Hakim Tunggal Praperadilan Eks Gubernur Papua akan Diganti
Pergantian hakim diketahui dalam sidang perdana yang mengalami penundaan di Pengadilan Negeri Jakarta Selatan, Senin (22/6/2015)
Penulis: Taufik Ismail
TRIBUNNEWS.COM, JAKARTA - Hakim tunggal praperadilan eks Gubernur Papua, Barnabas Suebu akan diganti.
Praperadilan tersebut awalnya dipimpin oleh hakim tunggal Sihar Purba, hakim yang pernah menolak praperadilan eks menteri ESDM, Jero Wacik beberapa waktu lalu.
Pergantian hakim diketahui dalam sidang perdana yang mengalami penundaan di Pengadilan Negeri Jakarta Selatan, Senin (22/6/2015).
"Sidang ini saya akan cuti mulai 2 Juli, untuk sidang berikutnya saya akan bilang sama ketua pengadilan untuk hakim pengganti, jadi jadwalnya nanti akan ditentukan pengadilan," ujar hakim Sihar Purba.
Sebelumnya sidang perdana ditunda hakim Sihar Purba lantaran ketidak hadiran pihak termohon yaitu Komisi Pemberantasan Korupsi. Dalam sidang perdanan pihak KPK hanya mengirimkan utusan untuk menyerahkan surat permohonan penundaan persidangan.
"Sidang ditunda lantaran ketidak hadiran pihak termohon," ujar Hakim.

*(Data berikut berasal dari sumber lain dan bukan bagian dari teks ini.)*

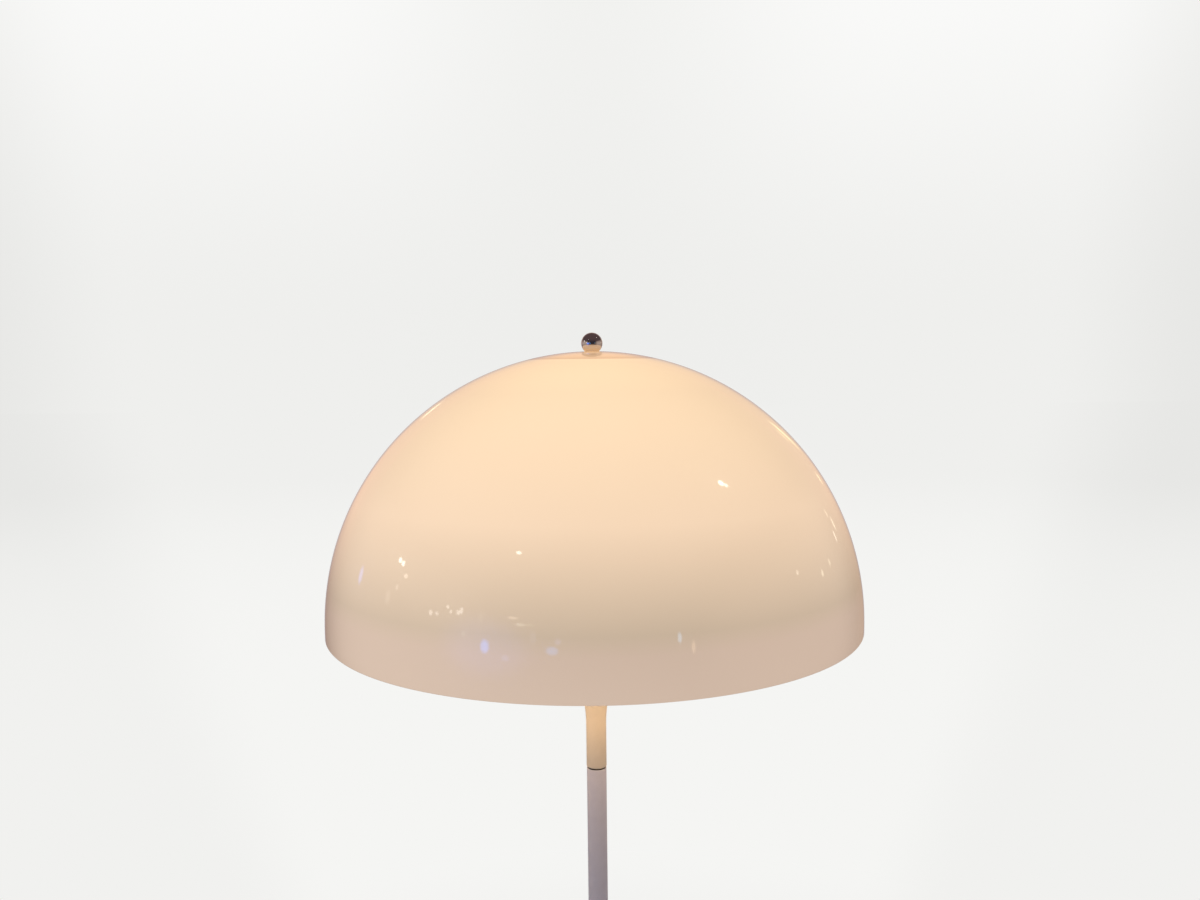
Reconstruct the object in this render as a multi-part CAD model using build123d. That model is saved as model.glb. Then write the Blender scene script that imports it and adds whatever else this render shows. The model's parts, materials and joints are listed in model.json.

Sementara itu kuasa hukum Barnabas Suebu, Yuherman mengatakan pihaknya selalu siap kapanpun praperadilan disidangkan. Terbukti pada hari ini Menurut Yuherman, yang tidak hadir adalah pihak KPK.
"Kita sudah siap bacakan permohonan, tapi malah KPK yang tidak hadir," katanya.

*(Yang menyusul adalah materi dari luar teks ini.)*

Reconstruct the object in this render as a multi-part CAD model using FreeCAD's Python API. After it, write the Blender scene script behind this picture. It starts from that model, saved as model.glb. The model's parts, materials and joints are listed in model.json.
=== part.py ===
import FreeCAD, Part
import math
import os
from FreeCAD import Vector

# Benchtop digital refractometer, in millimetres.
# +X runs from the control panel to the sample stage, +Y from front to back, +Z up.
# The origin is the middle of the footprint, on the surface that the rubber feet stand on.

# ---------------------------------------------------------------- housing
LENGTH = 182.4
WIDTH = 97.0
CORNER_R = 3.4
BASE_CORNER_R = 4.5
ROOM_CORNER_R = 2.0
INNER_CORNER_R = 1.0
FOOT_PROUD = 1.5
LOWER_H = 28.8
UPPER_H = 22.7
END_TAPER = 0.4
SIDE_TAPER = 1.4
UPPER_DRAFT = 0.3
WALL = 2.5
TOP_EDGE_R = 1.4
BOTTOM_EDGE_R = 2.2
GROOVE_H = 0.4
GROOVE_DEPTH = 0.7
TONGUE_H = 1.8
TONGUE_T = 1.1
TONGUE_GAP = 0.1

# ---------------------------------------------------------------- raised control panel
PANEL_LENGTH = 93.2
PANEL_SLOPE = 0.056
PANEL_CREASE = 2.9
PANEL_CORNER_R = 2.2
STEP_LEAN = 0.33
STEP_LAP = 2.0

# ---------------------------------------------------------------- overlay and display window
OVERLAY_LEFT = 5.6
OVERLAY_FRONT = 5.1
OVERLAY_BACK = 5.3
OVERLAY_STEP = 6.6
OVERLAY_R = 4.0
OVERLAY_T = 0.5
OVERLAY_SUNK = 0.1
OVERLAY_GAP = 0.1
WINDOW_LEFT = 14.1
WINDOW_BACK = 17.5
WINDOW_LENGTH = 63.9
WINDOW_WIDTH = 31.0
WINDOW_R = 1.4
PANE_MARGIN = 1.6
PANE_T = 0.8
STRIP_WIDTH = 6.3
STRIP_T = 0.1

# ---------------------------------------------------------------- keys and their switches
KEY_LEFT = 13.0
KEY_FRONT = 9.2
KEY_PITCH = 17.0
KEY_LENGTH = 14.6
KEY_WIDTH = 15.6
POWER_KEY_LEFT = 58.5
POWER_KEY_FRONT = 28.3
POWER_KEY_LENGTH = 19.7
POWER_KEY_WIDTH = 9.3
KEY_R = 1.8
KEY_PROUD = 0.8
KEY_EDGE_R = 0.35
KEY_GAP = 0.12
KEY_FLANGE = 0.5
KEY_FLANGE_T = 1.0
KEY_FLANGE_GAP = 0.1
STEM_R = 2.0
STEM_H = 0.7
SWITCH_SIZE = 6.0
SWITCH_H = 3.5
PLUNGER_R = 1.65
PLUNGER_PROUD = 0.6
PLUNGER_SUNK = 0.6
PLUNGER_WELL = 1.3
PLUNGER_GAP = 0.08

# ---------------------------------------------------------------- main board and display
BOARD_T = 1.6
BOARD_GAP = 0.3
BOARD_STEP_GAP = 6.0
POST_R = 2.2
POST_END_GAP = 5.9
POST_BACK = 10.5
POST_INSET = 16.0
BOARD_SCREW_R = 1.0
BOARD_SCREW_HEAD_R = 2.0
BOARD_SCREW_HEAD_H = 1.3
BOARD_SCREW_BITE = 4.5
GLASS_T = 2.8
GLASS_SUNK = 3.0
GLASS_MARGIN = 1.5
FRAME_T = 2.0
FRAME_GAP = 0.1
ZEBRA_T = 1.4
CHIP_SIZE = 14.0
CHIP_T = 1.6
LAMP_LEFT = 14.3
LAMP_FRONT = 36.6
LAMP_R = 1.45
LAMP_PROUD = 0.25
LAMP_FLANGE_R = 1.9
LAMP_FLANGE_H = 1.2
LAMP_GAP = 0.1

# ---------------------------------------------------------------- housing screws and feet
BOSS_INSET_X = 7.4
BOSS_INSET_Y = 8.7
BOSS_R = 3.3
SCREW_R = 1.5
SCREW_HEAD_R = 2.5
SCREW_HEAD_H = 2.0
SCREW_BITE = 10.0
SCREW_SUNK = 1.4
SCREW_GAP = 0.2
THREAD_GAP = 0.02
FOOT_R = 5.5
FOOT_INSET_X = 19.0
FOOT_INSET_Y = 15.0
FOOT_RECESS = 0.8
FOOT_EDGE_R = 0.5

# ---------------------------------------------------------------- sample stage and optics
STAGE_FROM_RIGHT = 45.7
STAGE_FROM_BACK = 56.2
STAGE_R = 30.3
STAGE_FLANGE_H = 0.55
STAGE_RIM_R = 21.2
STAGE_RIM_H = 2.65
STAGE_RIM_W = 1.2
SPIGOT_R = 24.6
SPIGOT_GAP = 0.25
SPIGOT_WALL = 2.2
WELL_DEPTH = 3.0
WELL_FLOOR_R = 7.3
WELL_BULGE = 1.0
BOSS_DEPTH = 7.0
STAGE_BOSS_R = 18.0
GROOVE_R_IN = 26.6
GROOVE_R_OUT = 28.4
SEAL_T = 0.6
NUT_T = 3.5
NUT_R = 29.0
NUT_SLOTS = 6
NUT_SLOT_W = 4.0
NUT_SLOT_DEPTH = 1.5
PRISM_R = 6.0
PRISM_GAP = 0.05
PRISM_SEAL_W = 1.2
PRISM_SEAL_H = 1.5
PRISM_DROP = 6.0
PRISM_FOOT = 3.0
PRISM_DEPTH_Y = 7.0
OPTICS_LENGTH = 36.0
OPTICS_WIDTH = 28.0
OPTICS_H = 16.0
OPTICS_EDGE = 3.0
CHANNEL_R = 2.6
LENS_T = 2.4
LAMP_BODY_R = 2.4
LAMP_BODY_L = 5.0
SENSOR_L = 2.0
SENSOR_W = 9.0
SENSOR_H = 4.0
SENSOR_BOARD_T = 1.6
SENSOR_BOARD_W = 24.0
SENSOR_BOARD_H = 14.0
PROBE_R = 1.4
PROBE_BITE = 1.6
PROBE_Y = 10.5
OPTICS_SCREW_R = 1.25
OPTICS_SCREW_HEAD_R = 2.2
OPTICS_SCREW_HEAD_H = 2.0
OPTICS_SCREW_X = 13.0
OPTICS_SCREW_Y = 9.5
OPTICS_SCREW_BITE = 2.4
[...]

Sidang ditunda hakim hingga waktu yang belum ditentukan lantaran menunggu ketua Pengadilan Negeri Jakarta Selatan memutuskan siapa pengganti Hakim Sihar Purba.
"Sidang ditunda hingga waktu yang belum ditentukan," ujar Sihar menutup persidangan.
Barnabas adalah tersangka tindak pidana korupsi Detailing Engineering Design Pembangkit Listrik Tenaga Air (DED PLTA) Danau Sentani dan Danau Paniai tahun 2008 Provinsi Papua.
Pada kasus tersebut KPK telah menetapkan tiga tersangka. Mereka adalah Gubernur Papua periode 2006-2011, Barnabas Suebu, bekas Kepala Dinas Pertambangan dan Energi Provinsi Papua 2008-2011 Jannes Johan Karubaba, dan Direktur Utama PT Konsultasi Pembangunan Irian Jaya (KPIJ), Lamusi Didi.
Ketiganya diduga melakukan perbuatan melawan hukum, penyalahgunaan kewenangan, kesempatan atau sarana yang ada padanya jabatan atau kedudukan sehingga dapat merugikan keuangan dan perekonomian negara. Nilai proyek PLTA tersebut adalah sekitar Rp 56 miliar dan negara ditaksir mengalami kerugian senilai Rp 36 miliar.